First of all the common programming tools (like CGI.pm or Mason that we use here) assume that the page handler receives the whole request as input - and that whole request is not available until after the file is uploaded. So for example 'my $q = CGI.pm->new' will not finish until it is too late to measure the upload progress. The solution to that is to use another page to report the upload progress and call that page via Ajax from Javascript code updating the progress bar. This would work great - but the file is normally uploaded to a temporary file with a random name and the other script would not have any chance to guess it.
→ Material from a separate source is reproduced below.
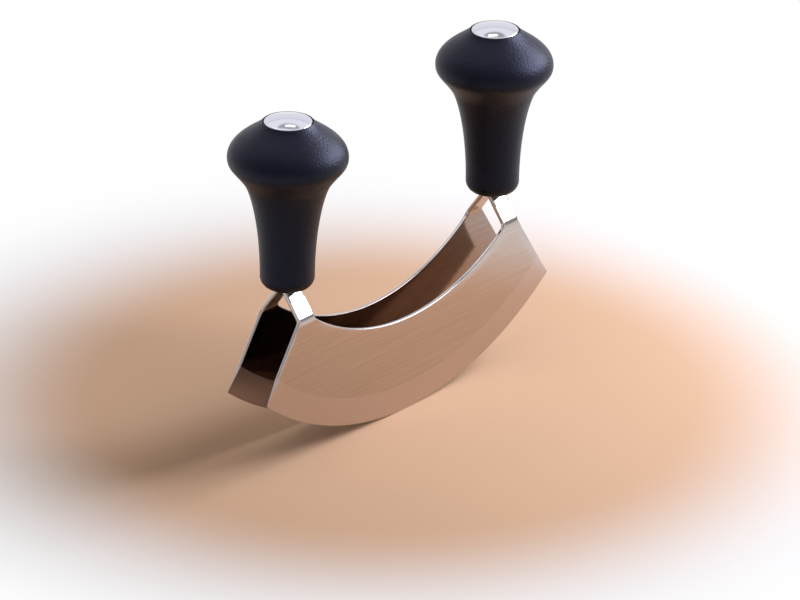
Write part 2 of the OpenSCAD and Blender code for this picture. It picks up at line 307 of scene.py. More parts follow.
def coonsPatch(bottom, top, left, right, across):
    # Fills four border lines: each row blends bottom into top, and the sides' own bulge is added
    steps = np.hypot(*np.diff(right, axis=0).T)
    up = (np.concatenate([[0], np.cumsum(steps)]) / steps.sum())[:, None, None]
    across = across[None, :, None]
    rows = (1 - up) * bottom[None] + up * top[None]
    sides = (1 - across) * left[:, None] + across * right[:, None]
    corners = ((1 - up) * ((1 - across) * bottom[0] + across * bottom[-1])
               + up * ((1 - across) * top[0] + across * top[-1]))
    return rows + sides - corners


def bladeGrids():
    # A strip rounds the border, and on each face four patches fill the outline inside it: ground
    # band, flat and two tangs. All are laid out on the flat sheet and then folded.
    s, n = bladeSheet, bladeSteps
    stretches, share = bladeOutline()
    loop = np.concatenate([line[:-1] for line in stretches])
    ends = np.cumsum([0] + [len(line) - 1 for line in stretches])
    left = s["thickness"] - faceDepth(*loop.T, 1) - faceDepth(*loop.T, -1)
    rounding = np.minimum(s["edgeRound"], s["roundShare"] * left)
    # The border's section is a superellipse that runs from the outer face round to the inner
    turn = np.pi * np.arange(n["border"] + 1) / n["border"]
    deep = np.abs(np.sin(turn)) ** (2 / s["edgePower"])
    level = np.sign(np.cos(turn)) * np.abs(np.cos(turn)) ** (2 / s["edgePower"])
    strip = []
    for depth, height in zip(deep, level):
        ring = insetLoop(loop, rounding * (1 - depth))
        ring = np.concatenate([ring, ring[:1]])
        strip.append((1 + height) / 2 * facePoints(*ring.T, 1)
                     + (1 - height) / 2 * facePoints(*ring.T, -1))
    grids = [np.array(strip)]
    inset = insetLoop(loop, rounding)
    inset = np.concatenate([inset, inset[:1]])
    (edge, bevelRight, sideRight, outRight, topRight, inRight, arch,
     inLeft, topLeft, outLeft, sideLeft, bevelLeft) = [
        inset[start:end + 1] for start, end in zip(ends[:-1], ends[1:])]
    reach = [math.atan2(line[-1][0], s["edgeRadius"] - line[-1][1])
             for line in (bevelRight, bevelLeft[::-1])]
    grindAngles = np.degrees(reach[1] + (reach[0] - reach[1]) * share) - 90
    grindLine = arcPoints([0, s["edgeRadius"]], s["edgeRadius"] - s["bevel"], grindAngles)
    grindLine[0], grindLine[-1] = bevelLeft[0], bevelRight[-1]
    baseRight = alongLine(inRight[-1], outRight[0], cosineSteps(n["base"]))
    baseLeft = alongLine(outLeft[-1], inLeft[0], cosineSteps(n["base"]))
    top = joinLines([baseLeft, arch[::-1], baseRight])
    patches = [
        coonsPatch(edge, grindLine, bevelLeft[::-1], bevelRight, share),
        coonsPatch(grindLine, top, sideLeft[::-1], sideRight, share),
        coonsPatch(baseRight, topRight[::-1], inRight[::-1], outRight, cosineSteps(n["base"])),
        coonsPatch(baseLeft, topLeft[::-1], outLeft[::-1], inLeft, cosineSteps(n["base"])),
    ]
    for patch in patches:
        for side in (1, -1):
            points = facePoints(patch[..., 0].ravel(), patch[..., 1].ravel(), side)
            grids.append(points.reshape(patch.shape[:2] + (3,)))
    return grids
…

We need to generate a new random file name in the form page and then pass that name to the form handler script so that it would save the data to that file, and in parallel to the Ajax scripts that would check the size of that file.
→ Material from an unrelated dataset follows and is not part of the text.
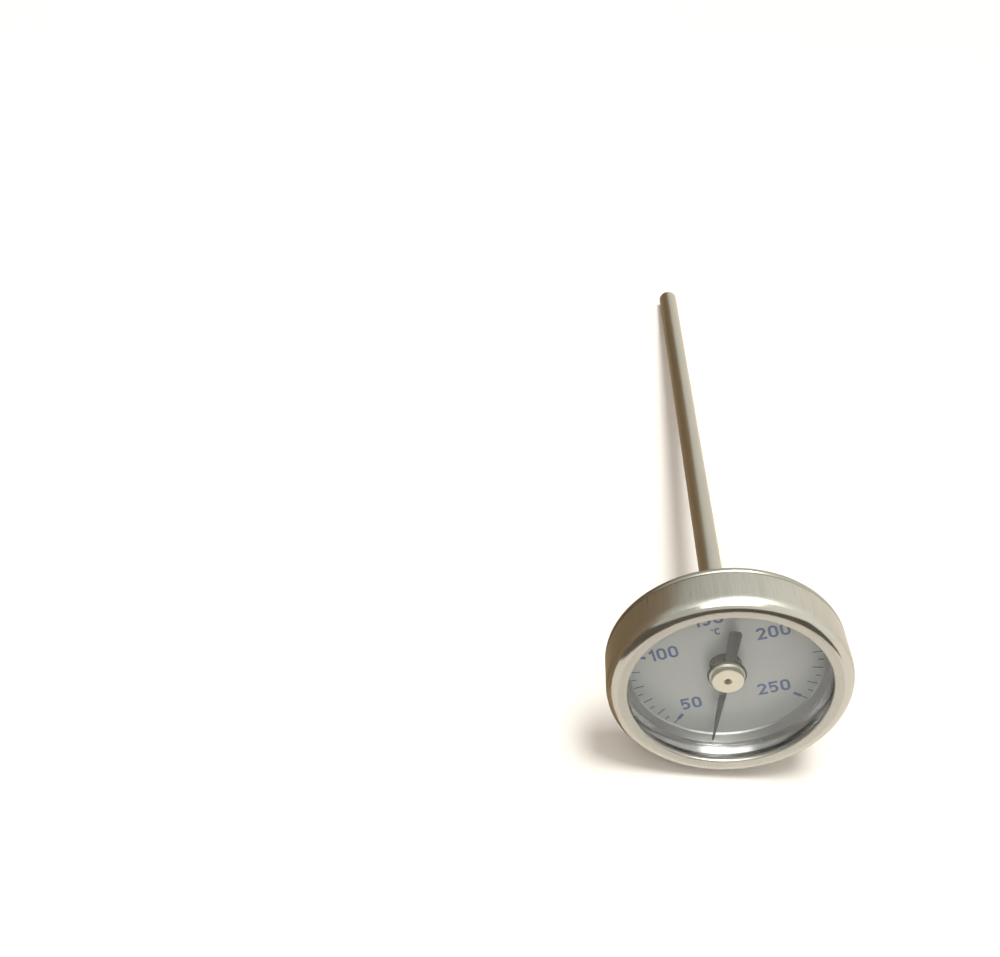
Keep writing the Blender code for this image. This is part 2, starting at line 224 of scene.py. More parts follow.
class Look(Nodes):
    """A material under construction, round its Principled shader."""

    def __init__(self, name):
        self.material = bpy.data.materials.new(name)
        self.material.use_nodes = True
        super().__init__(self.material.node_tree)
        self.shader = self.tree.nodes["Principled BSDF"]
        self.output = self.tree.nodes["Material Output"]

    def set(self, **values):
        """Values for the Principled shader's sockets, with _ for a blank in their names."""
        for key, value in values.items():
            self.feed(self.shader.inputs[key.replace("_", " ")], value)

    def place(self):
        """Position in the axis frame, in metres, as the piece lies at rest."""
        node = self.add("ShaderNodeMapping")
        self.feed(node.inputs["Vector"], self.add("ShaderNodeTexCoord").outputs["Object"])
        into_axis_frame = AXIS_FRAME.inverted()
        node.inputs["Location"].default_value = into_axis_frame.translation
        node.inputs["Rotation"].default_value = into_axis_frame.to_euler()
        return node.outputs[0]

    def stretched(self, x, y, z):
        """The same position, with each axis multiplied by a number."""
        node = self.add("ShaderNodeVectorMath", operation="MULTIPLY")
        self.feed(node.inputs[0], self.place())
        node.inputs[1].default_value = (x, y, z)
        return node.outputs[0]

    def radius_and_depth(self):
        """Distance from the axis and depth behind the rim, in millimetres: a vector of both, and each."""
        parts = self.add("ShaderNodeSeparateXYZ")
        self.feed(parts.inputs[0], self.stretched(1 / MM, 1 / MM, -1 / MM))
        flat = self.add("ShaderNodeCombineXYZ")
        self.feed(flat.inputs[0], parts.outputs[0])
        self.feed(flat.inputs[1], parts.outputs[1])
        length = self.add("ShaderNodeVectorMath", operation="LENGTH")
        self.feed(length.inputs[0], flat.outputs[0])
        radius, depth = length.outputs["Value"], parts.outputs[2]
        both = self.add("ShaderNodeCombineXYZ")
        self.feed(both.inputs[0], radius)
        self.feed(both.inputs[1], depth)
        return both.outputs[0], radius, depth

    def bump(self, height, distance, strength):
        node = self.add("ShaderNodeBump")
        node.inputs["Strength"].default_value = strength
        node.inputs["Distance"].default_value = distance
        self.feed(node.inputs["Height"], height)
        self.feed(self.shader.inputs["Normal"], node.outputs[0])


def shade(color, factor):
    """A colour made lighter or darker, with full opacity."""
    return (color[0] * factor, color[1] * factor, color[2] * factor, 1.0)


# ------------------------------------------------------------------ materials

STEEL = (0.505, 0.49, 0.445)
EDGE_TINT = (0.90, 0.88, 0.82, 1)  # what metal shows at its grazing edges, where it is never quite clean


def bezel_look():
    """Hairlines along the barrel, a polished shoulder and a satin front ring."""
    look = Look("bezel_brushed")
    _, radius, depth = look.radius_and_depth()
    barrel_from, barrel_full = 1.0, 1.3
    polish_from, polish_full = 25.2, 25.9
    hairlines = look.noise(look.stretched(1, 1, 0.02), 4200, 3, 0.6)
    streaks = look.noise(look.stretched(1, 1, 0.07), 1500, 2)
    scratches = look.span(look.noise(look.stretched(1, 1, 0.1), 1300, 1), 0.72, 0.80)
    specks = look.span(look.noise(look.place(), 1500, 1), 0.76, 0.80)
    satin = look.noise(look.place(), 2800, 3)
    patches = look.noise(look.place(), 90, 3)
    on_barrel = look.span(depth, barrel_from, barrel_full)
    off_barrel = look.math("SUBTRACT", 1.0, on_barrel)
    polished = look.math("MULTIPLY", look.span(radius, polish_from, polish_full), off_barrel)
    grain = look.mix(on_barrel, satin, look.math("ADD", hairlines, look.math("MULTIPLY", streaks, 0.8)))
    grain = look.math("MULTIPLY", grain, look.math("SUBTRACT", 1.0, look.math("MULTIPLY", on_barrel, 0.44)))
    tone = look.mix(patches, shade(STEEL, 0.96), shade(STEEL, 1.03))
    dark = look.math("MULTIPLY", look.math("SUBTRACT", 0.60, grain, True), 0.9, True)
    toned = look.mix(dark, tone, shade(STEEL, 0.45))
    marks = look.math("MAXIMUM", look.math("MULTIPLY", scratches, on_barrel), specks)
    worn = look.mix(look.math("MULTIPLY", marks, 0.45), toned, shade(STEEL, 0.3))
    look.set(Base_Color=look.mix(polished, worn, shade(STEEL, 1.05)), Metallic=1.0)
    look.set(Specular_Tint=EDGE_TINT)
    dull = look.math("ADD", 0.28, look.math("MULTIPLY", grain, 0.16))
    look.set(Roughness=look.math("SUBTRACT", dull, look.math("MULTIPLY", polished, 0.20)))
    look.bump(look.math("MULTIPLY", grain, look.math("SUBTRACT", 1.0, polished)), 0.000008, 0.6)
    return look.material


def turned_look(name, color, roughness, line_scale, lines=0.25, painted_shade_inside=0.0, gloss_depth=0.0):
    """Metal with the fine rings that a lathe or a grinding wheel leaves round the axis.

    Given a share for the inside of the head, the metal is darker by that share inside the head: painted
    shade for the dark inside the closed head. With gloss_depth, it is burnished in front of that depth.
    """
    look = Look(name)
    both, _, depth = look.radius_and_depth()
    rings = look.noise(both, line_scale, 3, 0.65)
    patches = look.noise(look.place(), 140, 3)
    base = look.mix(patches, shade(color, 0.95), shade(color, 1.05))
    tone = look.mix(look.math("MULTIPLY", rings, lines), base, shade(color, 0.45))
    # Painted shade: inside the closed head the colour is darkened most of the way to black.
    if painted_shade_inside:
        inside_shade = look.math("MULTIPLY", look.span(depth, HEAD_DEPTH - 0.3, HEAD_DEPTH), -painted_shade_inside)
        tone = look.mix(look.math("ADD", inside_shade, painted_shade_inside), tone, shade(color, 0.08))
    look.set(Base_Color=tone, Metallic=1.0, Specular_Tint=EDGE_TINT)
    worn = look.math("ADD", roughness - 0.06, look.math("MULTIPLY", rings, 0.12))
    if gloss_depth:
        burnished = look.span(depth, gloss_depth - 0.6, gloss_depth, 1.0, 0.0)
        worn = look.math("SUBTRACT", worn, look.math("MULTIPLY", burnished, 0.17))
    look.set(Roughness=worn)
    look.bump(rings, 0.000004, 0.5)
    return look.material


def coated_look(name, color, roughness, grain_scale, grain_height, gloss=0.5):
    """Paint, rubber or print: a fine even grain and a slight change of tone over the surface."""
    look = Look(name)
    fleck = 0.06
    grain = look.noise(look.place(), grain_scale, 2)
    patches = look.noise(look.place(), 120, 3)
    base = look.mix(patches, shade(color, 1 - fleck), shade(color, 1 + fleck))
    look.set(Base_Color=look.mix(look.math("MULTIPLY", grain, 0.3), base, shade(color, 0.82)))
    look.set(Specular_IOR_Level=gloss)
    look.set(Roughness=look.math("ADD", roughness - 0.05, look.math("MULTIPLY", grain, 0.1)))
    look.bump(grain, grain_height, 0.5)
    return look.material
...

To save the data into a specified filename I used the CGI.pm callback feature:

my $q = CGI->new( \&hook, $fh, undef );
...
sub hook {
my ($filename, $buffer, $bytes_read, $fh) = @_;
print $fh substr($buffer, 0, $bytes_read);
$fh->flush();
}

It is described in the subsection called "Progress bars for file uploads and avoiding temp files" of the CGI.pm documentaion, but actually it is a great leap of thought to say that it supports progress bar implementation, you still cannot use it directly to get the progress bar from the CGI object on the form landing page, you still need the separate scripts measuring the progress. For my solution all I needed was to pass the target file name to the code saving the data, this could be easier than writing this callback above. And the callback is still not everything - I yet need a way to pass the generated filename from the form page to that script - and not via form parameters, remember they are not available at that stage. So how can that be done? Simple - as PATH_INFO - which is available in the %ENV hash even before the params are parsed by CGI.pm.
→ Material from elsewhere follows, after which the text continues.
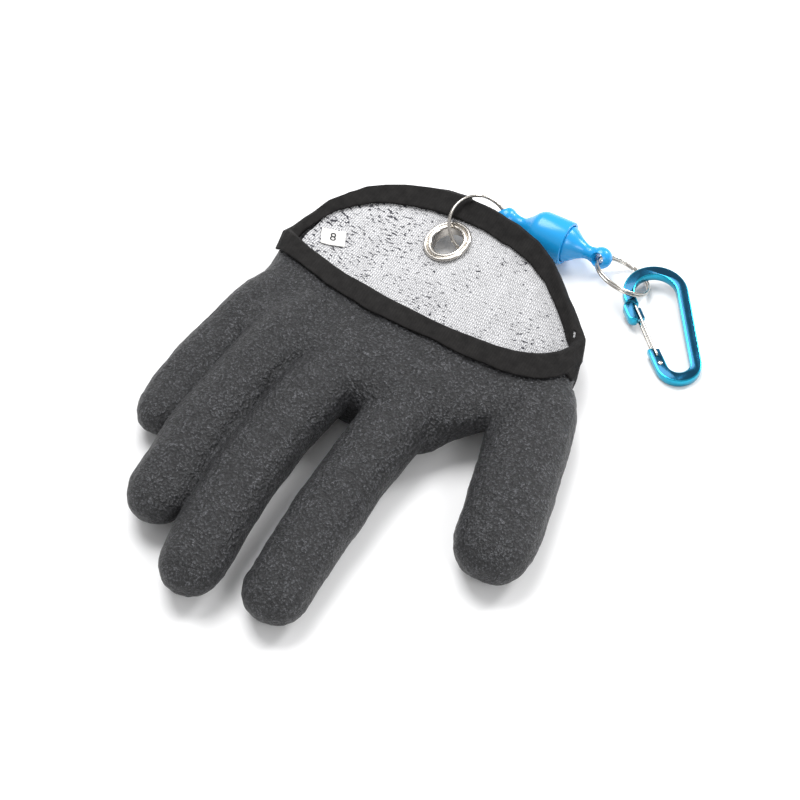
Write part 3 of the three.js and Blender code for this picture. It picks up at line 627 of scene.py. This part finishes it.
@dataclass(frozen=True)
class WovenCloth(Finish):
    """Tape or ribbon with fine crossed threads."""

    threads: float = 1400.0
    depth: float = 0.12
    crest_tone: tuple[float, float, float] = (0.034, 0.032, 0.031)

    def dress(self, graph: Graph, shader: bpy.types.Node) -> None:
        """Wires the weave and a little wear."""
        place = graph.place()
        weave = graph.node("Group", {"Place": place, "Threads": self.threads}, node_tree=Effects.weave())
        grain = graph.node("Group", {"Place": place, "Scale": 260.0, "Low": 0.0, "High": 0.8},
                           node_tree=Effects.grain())
        self.raise_by(graph, shader, weave.outputs[0], self.depth)
        share = graph.math("MULTIPLY", weave.outputs[0], grain.outputs[0])
        color = graph.mix(share, (*self.color, 1), (*self.crest_tone, 1))
        graph.tree.links.new(color, shader.inputs["Base Color"])


LATEX = CrinkledLatex("latex_black", "latex", (0.0075, 0.0077, 0.009), 0.48)
KNIT = FleckedKnit("knit_pale", "knit", (1.0, 1.0, 1.0), 0.9, specular=0.2)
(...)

This is the skeleton of the solution - there are a few more details in the actual implementation - but the code will be published soon as Open Source - so I hope everyone will be able to look them up there.

Saturday, June 19, 2010

When those micro-seconds matter

Catalyst is the only web framework that has a mailing list I subscribe to - but I am sure that it happens at others too. In a recurring pattern someone someone posts a benchmark showing that Catalyst for some trivial operation is many times (or many hundred times) slower than some other web framework or for that matter PHP. That does not fail to generate a heated debate - but eventually the seasoned framework developers gain the upper hand with the argument that for all the, often big, web sites they worked on, those few micro-seconds lost in the Catalyst dispatcher never mattered much because the application spent hundred times more in other code fragments and mostly in business logic parts, so shaving off some part of the few micro-seconds would not improve the overall speed more than 1%. This is a great argument, perfectly reasonable and rational but it is biased towards the status quo. It might be true that everywhere where Catalyst is currently used it works great but it is also not hard to imagine an application with very simple business logic that needs to serve millions of users, Twitter anyone? Or an app that does many simple Ajax callbacks. Sure you can always code the speed requiring, simple parts in PHP and keep Catalyst only for the other more heavy-weight tasks but having a universal solution would be so much more convenient.

Sunday, June 13, 2010

Installing dependencies for your packaged for CPAN library

Update: See the comments, apparently the warning against auto_install is outdated information. I don't have any opinion of myself here.

It always puzzled me what is the 'canonical' way to install dependencies for an unpacked distribution, be it downloaded from CPAN or your own in-house product packaged the CPAN way for convenience. Module::Install provides an 'auto_install' option that you add to your Makefile.PL and then perl Makefile.PL; make (or perl Makefile.PL; sudo make) should do that trick. This seemed like a good solution that could be a standard, but now I see that the FAQ of that module says:


Do I really have to avoid auto_install()?

auto_install() has a long history of breaking CPAN toolchains. Lots of people had a bad feeling on it, and have said it should be strongly avoided. In fact it was deprecated and removed once.

Although most of the known problems have been fixed and you can use it more safely than ever, the use of auto_install() is still discouraged, especially if what you are writing is a module to be uploaded on the CPAN. auto_install() does lots of things itself, thus does not always do the same things as other toolchains do (including extra attribute handling, etc; which can be fixed somehow but that's not too DRY). It only supports CPAN and CPANPLUS as its backends. If you use other tools to install, it may still cause a trouble.

Besides, now you can do what auto_install() does with other means. If your CPAN module is new enough, you can pass a dot to the cpan command it provides, and it will install all the required distributions from the CPAN:

$ cpan .

So apparently this is the way to go - using the cpan shell. There is a minor problem with this when used for testing - it would automatically install the package from the directory you are in. Sure you can suppress that you need by adding another command switch (-m), but it would be better if the default action was the safe one.